In the long run, newspapers will not be able to sustain the current level of profit margins. One economic rule remains clear across time and will affect newspapers—as intermedia competition for advertising dollars increases, newspaper profits will decline. The markets, driven by the two social trends discussed above, will force smaller margins on newspaper companies. The question will be whether management invests enough in the newsroom, and does so in constructive and strategic ways, to maintain a profit that will sustain the newspaper across time, or whether high short-run profits result in the company being forced out of the newspaper business.

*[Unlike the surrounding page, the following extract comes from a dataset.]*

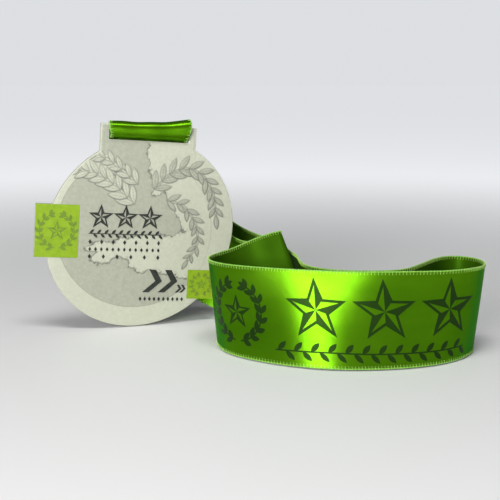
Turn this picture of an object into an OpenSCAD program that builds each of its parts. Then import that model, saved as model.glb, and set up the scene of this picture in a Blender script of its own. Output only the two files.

A strong point of the market system is that demand will be served. The public wants journalism that meets its information needs and desires. In the long run, companies will meet that demand or they will falter. At issue is which of today’s newspaper companies will continue to meet those needs 30 or 40 years from now.

Stephen Lacy is a professor in the Michigan State University School of Journalism, where he teaches media management and economics. He has cowritten or coedited four books and more than 75 scholarly articles and papers about media economics and management. He worked at weekly and daily newspapers before becoming a professor.